:: WHAT YOU NEED TO DO ::
Copy all of the material below exactly.

:: SUPPLIED MATERIAL ::
━━━━━━━━━━

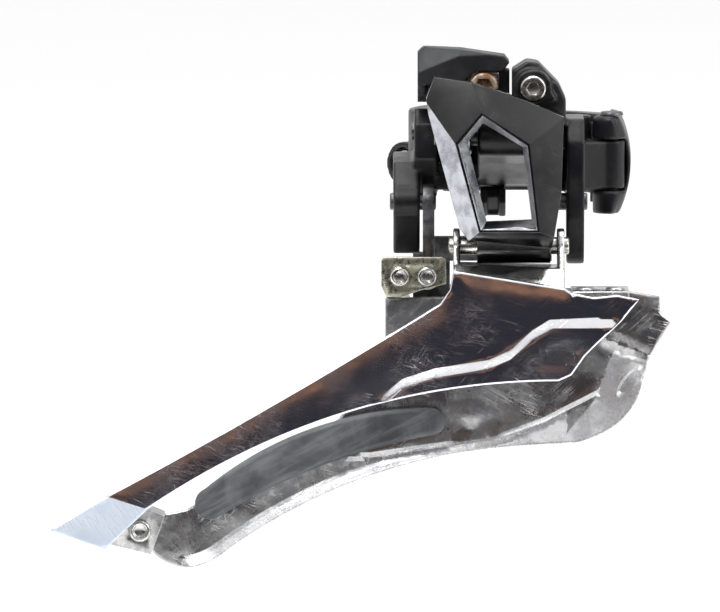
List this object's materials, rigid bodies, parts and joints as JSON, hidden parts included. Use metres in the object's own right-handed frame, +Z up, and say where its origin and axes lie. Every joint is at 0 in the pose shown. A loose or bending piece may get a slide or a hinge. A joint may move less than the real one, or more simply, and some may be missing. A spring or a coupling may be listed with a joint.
{
  "type": "bicycle front derailleur",
  "caption": "Hinged clamp on a seat tube with a linkage that swings a slotted cage to move a bicycle chain between chainrings.",
  "frame": {"origin": "on the seat tube's axis, at the clamp's mid height", "axes": "+Z up along the seat tube, +X forward, -Y outboard toward the crank"},
  "size_m": [0.1071, 0.0721, 0.0899],
  "materials": {
    "satin_black": "satin black coating, worn at the edges",
    "gloss_black": "glossy black facets with bright bevels",
    "matt_black": "matt dark grey, moulded, fine grain",
    "chrome_plate": "polished, fine scratches",
    "nickel_plate": "nickel plated steel, worn, spots of rust",
    "grey_resin": "filled resin, scuffed",
    "dark_steel": "dark steel",
    "zinc_steel": "zinc plated",
    "yellow_zinc": "yellowish zinc plated steel",
    "rusty_steel": "steel with surface rust",
    "brass_bush": "plain bearing",
    "spring_steel": "drawn wire"
  },
  "bodies": {
    "base": {"base_body": "satin_black", "clamp_hinge_pin": "dark_steel", "inner_rear_pin": "dark_steel", "inner_front_pin": "dark_steel", "cable_arm_pin": "dark_steel", "link_bush": "brass_bush", "cable_guide": "matt_black", "return_spring": "spring_steel"},
    "clamp_band": {"clamp_band": "satin_black"},
    "clamp_bolt": {"clamp_bolt": "zinc_steel"},
    "outer_link": {"outer_link": "gloss_black", "outer_upper_pin": "dark_steel", "toggle_outer_pin": "dark_steel"},
    "inner_link": {"inner_link": "dark_steel"},
    "cable_arm": {"cable_arm": "matt_black", "toggle_arm_pin": "dark_steel", "cable_washer": "zinc_steel"},
    "cable_anchor_bolt": {"cable_anchor_bolt": "rusty_steel"},
    "toggle_link": {"toggle_link": "dark_steel"},
    "cable_adjust_bolt": {"cable_adjust_bolt": "zinc_steel"},
    "cage": {"outer_plate": "chrome_plate", "inner_plate": "nickel_plate", "nose_rivets": "nickel_plate", "skid_pad": "grey_resin", "tail_spacer": "nickel_plate", "tail_rivet": "zinc_steel", "limit_screw_bracket": "yellow_zinc", "bracket_rivet": "zinc_steel", "outer_lower_pin": "zinc_steel", "inner_lower_pin": "zinc_steel"},
    "low_limit_screw": {"low_limit_screw": "zinc_steel"},
    "high_limit_screw": {"high_limit_screw": "zinc_steel"}
  },
  "joints": [
    {"name": "link_swing", "type": "hinge", "parent": "base", "child": "outer_link", "pos_m": [0, -0.038, 0.0065], "axis": [-1, 0, 0], "range_deg": [0, 32], "stiffness_Nm_per_rad": 0.35, "springref_deg": -20.05},
    {"name": "inner_link_swing", "type": "hinge", "parent": "base", "child": "inner_link", "pos_m": [0, -0.029, -0.0054], "axis": [-1, 0, 0], "range_deg": [0, 32]},
    {"name": "cage_pivot", "type": "hinge", "parent": "outer_link", "child": "cage", "pos_m": [0, -0.036, -0.0125], "axis": [-1, 0, 0], "range_deg": [-32, 0]},
    {"name": "cable_arm_swing", "type": "hinge", "parent": "base", "child": "cable_arm", "pos_m": [0, -0.025, 0.0065], "axis": [-1, 0, 0], "range_deg": [0, 32]},
    {"name": "toggle_pivot", "type": "hinge", "parent": "cable_arm", "child": "toggle_link", "pos_m": [0, -0.0235, 0.0131], "axis": [-1, 0, 0], "range_deg": [-32, 0]},
    {"name": "clamp_band_open", "type": "hinge", "parent": "base", "child": "clamp_band", "pos_m": [0.016, -0.015, 0], "axis": [0, 0, -1], "range_deg": [0, 75]},
    {"name": "clamp_bolt_turn", "type": "hinge", "parent": "clamp_band", "child": "clamp_bolt", "pos_m": [-0.0162, 0.01518, -0.002], "axis": [0.6839, 0.7295, 0], "continuous": true},
    {"name": "adjust_bolt_turn", "type": "hinge", "parent": "base", "child": "cable_adjust_bolt", "pos_m": [0.0021, -0.033, 0.0147], "axis": [0, 1, 0], "continuous": true},
    {"name": "anchor_bolt_turn", "type": "hinge", "parent": "cable_arm", "child": "cable_anchor_bolt", "pos_m": [-0.0064, -0.028, 0.0146], "axis": [0, 1, 0], "continuous": true},
    {"name": "low_screw_turn", "type": "hinge", "parent": "cage", "child": "low_limit_screw", "pos_m": [-0.0209, -0.036, -0.0177], "axis": [0, 1, 0], "continuous": true},
    {"name": "high_screw_turn", "type": "hinge", "parent": "cage", "child": "high_limit_screw", "pos_m": [-0.0162, -0.036, -0.0177], "axis": [0, 1, 0], "continuous": true}
  ],
  "couplings": [
    {"joint": "inner_link_swing", "follows": "link_swing", "ratio": 1},
    {"joint": "cage_pivot", "follows": "link_swing", "ratio": -1},
    {"joint": "cable_arm_swing", "follows": "link_swing", "ratio": 1},
    {"joint": "toggle_pivot", "follows": "link_swing", "ratio": -1}
  ]
}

━━━━━━━━━━

:: CORRECT ANSWER ::
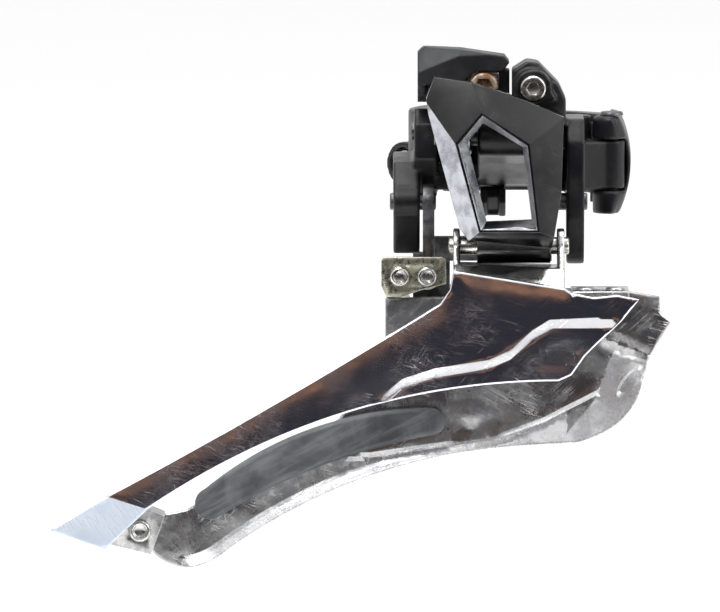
List this object's materials, rigid bodies, parts and joints as JSON, hidden parts included. Use metres in the object's own right-handed frame, +Z up, and say where its origin and axes lie. Every joint is at 0 in the pose shown. A loose or bending piece may get a slide or a hinge. A joint may move less than the real one, or more simply, and some may be missing. A spring or a coupling may be listed with a joint.
{
  "type": "bicycle front derailleur",
  "caption": "Hinged clamp on a seat tube with a linkage that swings a slotted cage to move a bicycle chain between chainrings.",
  "frame": {"origin": "on the seat tube's axis, at the clamp's mid height", "axes": "+Z up along the seat tube, +X forward, -Y outboard toward the crank"},
  "size_m": [0.1071, 0.0721, 0.0899],
  "materials": {
    "satin_black": "satin black coating, worn at the edges",
    "gloss_black": "glossy black facets with bright bevels",
    "matt_black": "matt dark grey, moulded, fine grain",
    "chrome_plate": "polished, fine scratches",
    "nickel_plate": "nickel plated steel, worn, spots of rust",
    "grey_resin": "filled resin, scuffed",
    "dark_steel": "dark steel",
    "zinc_steel": "zinc plated",
    "yellow_zinc": "yellowish zinc plated steel",
    "rusty_steel": "steel with surface rust",
    "brass_bush": "plain bearing",
    "spring_steel": "drawn wire"
  },
  "bodies": {
    "base": {"base_body": "satin_black", "clamp_hinge_pin": "dark_steel", "inner_rear_pin": "dark_steel", "inner_front_pin": "dark_steel", "cable_arm_pin": "dark_steel", "link_bush": "brass_bush", "cable_guide": "matt_black", "return_spring": "spring_steel"},
    "clamp_band": {"clamp_band": "satin_black"},
    "clamp_bolt": {"clamp_bolt": "zinc_steel"},
    "outer_link": {"outer_link": "gloss_black", "outer_upper_pin": "dark_steel", "toggle_outer_pin": "dark_steel"},
    "inner_link": {"inner_link": "dark_steel"},
    "cable_arm": {"cable_arm": "matt_black", "toggle_arm_pin": "dark_steel", "cable_washer": "zinc_steel"},
    "cable_anchor_bolt": {"cable_anchor_bolt": "rusty_steel"},
    "toggle_link": {"toggle_link": "dark_steel"},
    "cable_adjust_bolt": {"cable_adjust_bolt": "zinc_steel"},
    "cage": {"outer_plate": "chrome_plate", "inner_plate": "nickel_plate", "nose_rivets": "nickel_plate", "skid_pad": "grey_resin", "tail_spacer": "nickel_plate", "tail_rivet": "zinc_steel", "limit_screw_bracket": "yellow_zinc", "bracket_rivet": "zinc_steel", "outer_lower_pin": "zinc_steel", "inner_lower_pin": "zinc_steel"},
    "low_limit_screw": {"low_limit_screw": "zinc_steel"},
    "high_limit_screw": {"high_limit_screw": "zinc_steel"}
  },
  "joints": [
    {"name": "link_swing", "type": "hinge", "parent": "base", "child": "outer_link", "pos_m": [0, -0.038, 0.0065], "axis": [-1, 0, 0], "range_deg": [0, 32], "stiffness_Nm_per_rad": 0.35, "springref_deg": -20.05},
    {"name": "inner_link_swing", "type": "hinge", "parent": "base", "child": "inner_link", "pos_m": [0, -0.029, -0.0054], "axis": [-1, 0, 0], "range_deg": [0, 32]},
    {"name": "cage_pivot", "type": "hinge", "parent": "outer_link", "child": "cage", "pos_m": [0, -0.036, -0.0125], "axis": [-1, 0, 0], "range_deg": [-32, 0]},
    {"name": "cable_arm_swing", "type": "hinge", "parent": "base", "child": "cable_arm", "pos_m": [0, -0.025, 0.0065], "axis": [-1, 0, 0], "range_deg": [0, 32]},
    {"name": "toggle_pivot", "type": "hinge", "parent": "cable_arm", "child": "toggle_link", "pos_m": [0, -0.0235, 0.0131], "axis": [-1, 0, 0], "range_deg": [-32, 0]},
    {"name": "clamp_band_open", "type": "hinge", "parent": "base", "child": "clamp_band", "pos_m": [0.016, -0.015, 0], "axis": [0, 0, -1], "range_deg": [0, 75]},
    {"name": "clamp_bolt_turn", "type": "hinge", "parent": "clamp_band", "child": "clamp_bolt", "pos_m": [-0.0162, 0.01518, -0.002], "axis": [0.6839, 0.7295, 0], "continuous": true},
    {"name": "adjust_bolt_turn", "type": "hinge", "parent": "base", "child": "cable_adjust_bolt", "pos_m": [0.0021, -0.033, 0.0147], "axis": [0, 1, 0], "continuous": true},
    {"name": "anchor_bolt_turn", "type": "hinge", "parent": "cable_arm", "child": "cable_anchor_bolt", "pos_m": [-0.0064, -0.028, 0.0146], "axis": [0, 1, 0], "continuous": true},
    {"name": "low_screw_turn", "type": "hinge", "parent": "cage", "child": "low_limit_screw", "pos_m": [-0.0209, -0.036, -0.0177], "axis": [0, 1, 0], "continuous": true},
    {"name": "high_screw_turn", "type": "hinge", "parent": "cage", "child": "high_limit_screw", "pos_m": [-0.0162, -0.036, -0.0177], "axis": [0, 1, 0], "continuous": true}
  ],
  "couplings": [
    {"joint": "inner_link_swing", "follows": "link_swing", "ratio": 1},
    {"joint": "cage_pivot", "follows": "link_swing", "ratio": -1},
    {"joint": "cable_arm_swing", "follows": "link_swing", "ratio": 1},
    {"joint": "toggle_pivot", "follows": "link_swing", "ratio": -1}
  ]
}